> **DATASET SECTION**
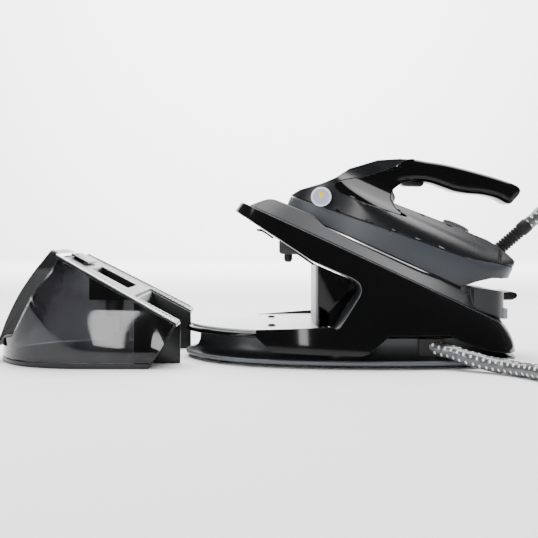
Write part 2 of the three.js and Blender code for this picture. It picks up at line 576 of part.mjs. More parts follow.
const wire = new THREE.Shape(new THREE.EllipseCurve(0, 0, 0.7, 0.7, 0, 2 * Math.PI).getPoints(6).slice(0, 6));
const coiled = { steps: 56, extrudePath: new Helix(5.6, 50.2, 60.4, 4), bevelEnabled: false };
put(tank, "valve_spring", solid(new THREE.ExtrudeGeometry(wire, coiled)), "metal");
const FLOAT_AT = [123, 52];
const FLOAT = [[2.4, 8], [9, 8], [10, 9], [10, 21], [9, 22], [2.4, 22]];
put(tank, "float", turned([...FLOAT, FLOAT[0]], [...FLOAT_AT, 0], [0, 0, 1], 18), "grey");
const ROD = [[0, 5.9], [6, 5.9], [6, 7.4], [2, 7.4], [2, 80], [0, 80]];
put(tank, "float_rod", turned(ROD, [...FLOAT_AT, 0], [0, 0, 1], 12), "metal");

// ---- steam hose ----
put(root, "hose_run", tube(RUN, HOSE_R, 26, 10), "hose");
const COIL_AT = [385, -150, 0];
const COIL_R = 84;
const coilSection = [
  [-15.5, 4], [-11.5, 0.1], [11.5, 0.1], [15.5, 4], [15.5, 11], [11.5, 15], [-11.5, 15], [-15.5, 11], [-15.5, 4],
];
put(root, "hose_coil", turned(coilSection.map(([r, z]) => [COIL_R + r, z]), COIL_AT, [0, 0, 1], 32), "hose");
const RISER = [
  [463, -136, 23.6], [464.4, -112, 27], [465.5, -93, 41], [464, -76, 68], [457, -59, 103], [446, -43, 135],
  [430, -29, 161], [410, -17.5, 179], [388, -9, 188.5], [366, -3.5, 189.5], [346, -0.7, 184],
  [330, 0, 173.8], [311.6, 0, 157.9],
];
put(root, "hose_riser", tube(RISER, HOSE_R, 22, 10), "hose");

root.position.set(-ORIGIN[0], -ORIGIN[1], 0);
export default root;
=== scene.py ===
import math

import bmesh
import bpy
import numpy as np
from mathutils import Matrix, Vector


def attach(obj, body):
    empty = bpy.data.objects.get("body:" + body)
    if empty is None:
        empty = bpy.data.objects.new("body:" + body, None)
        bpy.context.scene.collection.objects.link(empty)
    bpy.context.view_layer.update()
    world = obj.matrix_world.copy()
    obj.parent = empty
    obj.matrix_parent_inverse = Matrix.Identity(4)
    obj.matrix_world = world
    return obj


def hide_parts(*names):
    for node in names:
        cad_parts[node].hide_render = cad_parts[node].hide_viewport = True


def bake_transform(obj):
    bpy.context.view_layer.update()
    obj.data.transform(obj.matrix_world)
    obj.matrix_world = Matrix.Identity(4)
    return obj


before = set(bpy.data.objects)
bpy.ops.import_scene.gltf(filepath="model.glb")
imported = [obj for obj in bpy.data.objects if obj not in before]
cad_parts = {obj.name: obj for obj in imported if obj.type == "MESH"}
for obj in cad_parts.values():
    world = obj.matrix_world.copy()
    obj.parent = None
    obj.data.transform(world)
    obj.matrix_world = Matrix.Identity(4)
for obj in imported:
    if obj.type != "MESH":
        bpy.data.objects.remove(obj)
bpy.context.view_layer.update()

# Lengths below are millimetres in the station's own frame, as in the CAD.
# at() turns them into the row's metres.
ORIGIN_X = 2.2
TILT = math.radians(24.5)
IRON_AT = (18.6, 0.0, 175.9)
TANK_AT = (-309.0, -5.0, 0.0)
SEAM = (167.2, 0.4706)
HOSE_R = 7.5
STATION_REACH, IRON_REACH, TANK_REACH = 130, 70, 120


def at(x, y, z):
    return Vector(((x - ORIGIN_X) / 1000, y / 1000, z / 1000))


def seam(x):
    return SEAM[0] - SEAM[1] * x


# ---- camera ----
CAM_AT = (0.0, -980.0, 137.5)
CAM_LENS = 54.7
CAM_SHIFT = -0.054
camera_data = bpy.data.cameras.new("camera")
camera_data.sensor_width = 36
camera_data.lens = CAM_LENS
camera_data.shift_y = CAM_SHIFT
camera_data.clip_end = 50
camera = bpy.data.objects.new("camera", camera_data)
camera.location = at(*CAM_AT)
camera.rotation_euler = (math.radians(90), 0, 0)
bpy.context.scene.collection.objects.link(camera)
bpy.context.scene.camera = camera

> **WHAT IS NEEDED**
Exactly the lines from the line with "---- steam hose" to the line with "before = set(bpy.data.objects)", both included, are to be extracted, and no others.

> **RESULT FOR THIS TASK**
// ---- steam hose ----
put(root, "hose_run", tube(RUN, HOSE_R, 26, 10), "hose");
const COIL_AT = [385, -150, 0];
const COIL_R = 84;
const coilSection = [
  [-15.5, 4], [-11.5, 0.1], [11.5, 0.1], [15.5, 4], [15.5, 11], [11.5, 15], [-11.5, 15], [-15.5, 11], [-15.5, 4],
];
put(root, "hose_coil", turned(coilSection.map(([r, z]) => [COIL_R + r, z]), COIL_AT, [0, 0, 1], 32), "hose");
const RISER = [
  [463, -136, 23.6], [464.4, -112, 27], [465.5, -93, 41], [464, -76, 68], [457, -59, 103], [446, -43, 135],
  [430, -29, 161], [410, -17.5, 179], [388, -9, 188.5], [366, -3.5, 189.5], [346, -0.7, 184],
  [330, 0, 173.8], [311.6, 0, 157.9],
];
put(root, "hose_riser", tube(RISER, HOSE_R, 22, 10), "hose");

root.position.set(-ORIGIN[0], -ORIGIN[1], 0);
export default root;
=== scene.py ===
import math

import bmesh
import bpy
import numpy as np
from mathutils import Matrix, Vector


def attach(obj, body):
    empty = bpy.data.objects.get("body:" + body)
    if empty is None:
        empty = bpy.data.objects.new("body:" + body, None)
        bpy.context.scene.collection.objects.link(empty)
    bpy.context.view_layer.update()
    world = obj.matrix_world.copy()
    obj.parent = empty
    obj.matrix_parent_inverse = Matrix.Identity(4)
    obj.matrix_world = world
    return obj


def hide_parts(*names):
    for node in names:
        cad_parts[node].hide_render = cad_parts[node].hide_viewport = True


def bake_transform(obj):
    bpy.context.view_layer.update()
    obj.data.transform(obj.matrix_world)
    obj.matrix_world = Matrix.Identity(4)
    return obj


before = set(bpy.data.objects)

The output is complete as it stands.